**THE TASK**
Repeat the listing in full, exactly as it stands.

#####

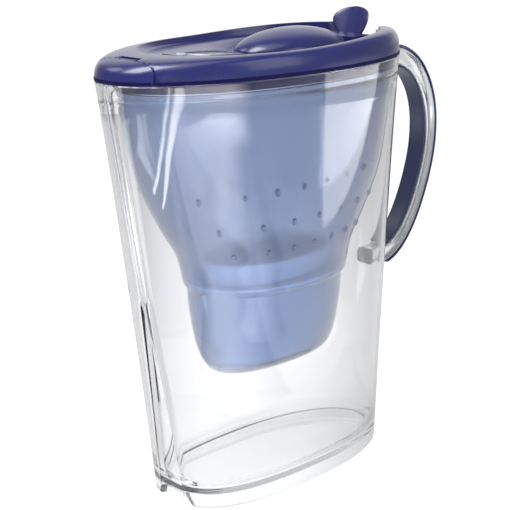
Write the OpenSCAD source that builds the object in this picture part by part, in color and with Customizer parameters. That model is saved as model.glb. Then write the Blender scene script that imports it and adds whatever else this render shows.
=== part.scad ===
// Water filter jug with a lift-off lid: a clear jug, a tinted funnel hanging in its mouth, a filter
// cartridge in the funnel's cup, and a lid with a filling flap, a pouring visor and a filter timer.
// X runs from the spout (-X) to the handle (+X), Y across, Z up from the table.
// Every oval here is an egg: a superellipse whose front and rear halves have their own length.

/* [Jug] */
// Height of the jug's rim
jug_h = 245; // [225:1:265]
// Reach of the rim in front of the origin
rim_front = 111; // [104:1:118]
// Reach of the rim behind the origin
rim_rear = 104; // [98:1:110]
// Half the width of the rim
rim_half = 52.5; // [50:0.5:56]
// Reach of the foot in front of the origin
base_front = 72; // [66:1:78]
// Reach of the foot behind the origin
base_rear = 93; // [87:1:98]
// Half the width of the foot
base_half = 38.5; // [36:0.5:42]
// Wall thickness of the jug
jug_wall = 2.2; // [1.8:0.1:2.8]
// Height of the open foot below the jug's floor
foot_h = 8.5; // [6:0.5:10]
// Height at which the bow's keel splits into the two edges of its flat panel
keel_split_z = 122; // [105:1:140]
// How far the keel and the panel's edges stand out of the bow
keel_ridge = 1.1; // [0.6:0.1:1.6]
// Half the width of the bow panel where it starts
panel_top_half = 2.6; // [2:0.1:4]
// Half the width of the bow panel at the foot
panel_foot_half = 10; // [8:0.5:12]

/* [Funnel and cartridge] */
// Wall thickness of the funnel
funnel_wall = 1.8; // [1.4:0.1:2.2]
// Depth of the ledge that carries the funnel's collar below the rim
ledge_below_rim = 9; // [8:0.5:11]
// Thickness of the funnel's collar
collar_t = 2.4; // [2:0.1:3]
// Depth of the cup's lowest point below the rim
cup_depth = 177; // [169:1:183]
// Depth of the shoulder that carries the cartridge's flange below the rim
cup_seat_depth = 124; // [119:1:127]
// Height of the cartridge's cap above its flange
cap_h = 12; // [9:1:16]
// Number of slots along the cartridge's cap
cap_slots = 7; // [5:1:9]

/* [Lid] */
// Height of the lid's crest over the rim at the front of its basin
crest_front_h = 12.8; // [11:0.2:15]
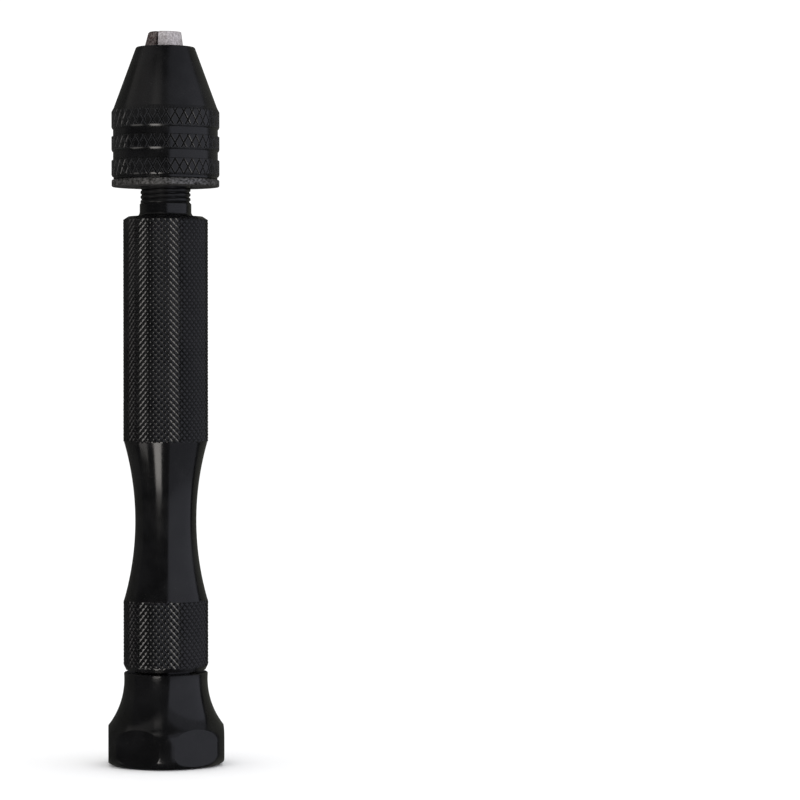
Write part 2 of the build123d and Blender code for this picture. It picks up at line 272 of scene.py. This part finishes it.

#####

**ANSWER TO THE EXERCISE**
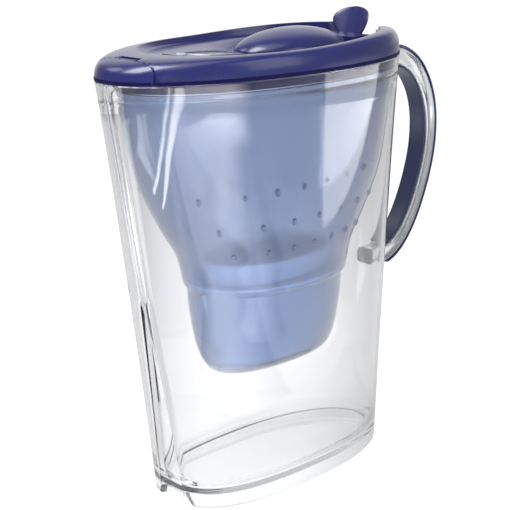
Write the OpenSCAD source that builds the object in this picture part by part, in color and with Customizer parameters. That model is saved as model.glb. Then write the Blender scene script that imports it and adds whatever else this render shows.
=== part.scad ===
// Water filter jug with a lift-off lid: a clear jug, a tinted funnel hanging in its mouth, a filter
// cartridge in the funnel's cup, and a lid with a filling flap, a pouring visor and a filter timer.
// X runs from the spout (-X) to the handle (+X), Y across, Z up from the table.
// Every oval here is an egg: a superellipse whose front and rear halves have their own length.

/* [Jug] */
// Height of the jug's rim
jug_h = 245; // [225:1:265]
// Reach of the rim in front of the origin
rim_front = 111; // [104:1:118]
// Reach of the rim behind the origin
rim_rear = 104; // [98:1:110]
// Half the width of the rim
rim_half = 52.5; // [50:0.5:56]
// Reach of the foot in front of the origin
base_front = 72; // [66:1:78]
// Reach of the foot behind the origin
base_rear = 93; // [87:1:98]
// Half the width of the foot
base_half = 38.5; // [36:0.5:42]
// Wall thickness of the jug
jug_wall = 2.2; // [1.8:0.1:2.8]
// Height of the open foot below the jug's floor
foot_h = 8.5; // [6:0.5:10]
// Height at which the bow's keel splits into the two edges of its flat panel
keel_split_z = 122; // [105:1:140]
// How far the keel and the panel's edges stand out of the bow
keel_ridge = 1.1; // [0.6:0.1:1.6]
// Half the width of the bow panel where it starts
panel_top_half = 2.6; // [2:0.1:4]
// Half the width of the bow panel at the foot
panel_foot_half = 10; // [8:0.5:12]

/* [Funnel and cartridge] */
// Wall thickness of the funnel
funnel_wall = 1.8; // [1.4:0.1:2.2]
// Depth of the ledge that carries the funnel's collar below the rim
ledge_below_rim = 9; // [8:0.5:11]
// Thickness of the funnel's collar
collar_t = 2.4; // [2:0.1:3]
// Depth of the cup's lowest point below the rim
cup_depth = 177; // [169:1:183]
// Depth of the shoulder that carries the cartridge's flange below the rim
cup_seat_depth = 124; // [119:1:127]
// Height of the cartridge's cap above its flange
cap_h = 12; // [9:1:16]
// Number of slots along the cartridge's cap
cap_slots = 7; // [5:1:9]

/* [Lid] */
// Height of the lid's crest over the rim at the front of its basin
crest_front_h = 12.8; // [11:0.2:15]
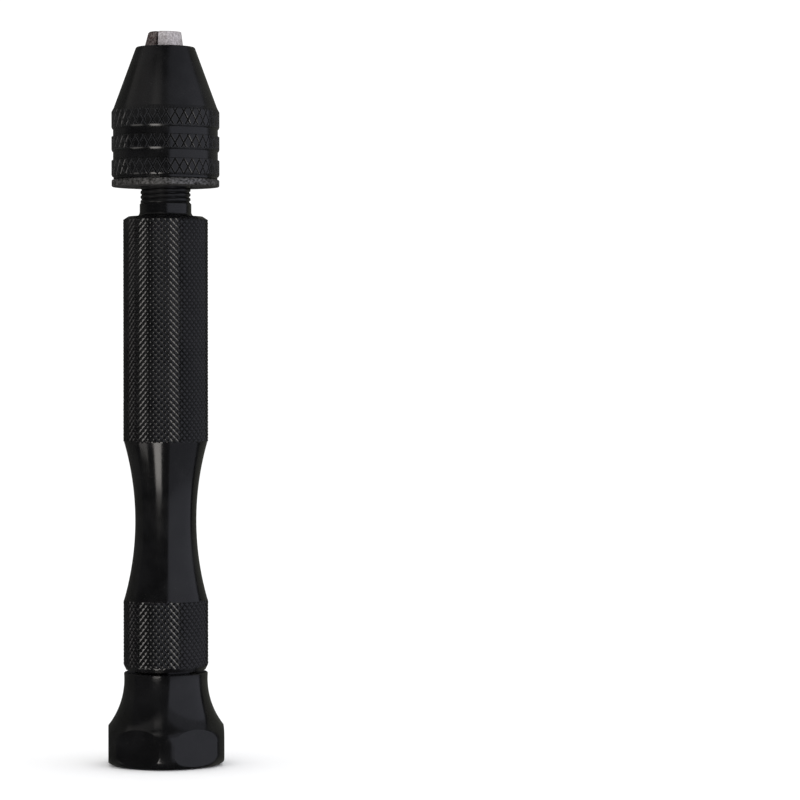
Write part 2 of the build123d and Blender code for this picture. It picks up at line 272 of scene.py. This part finishes it.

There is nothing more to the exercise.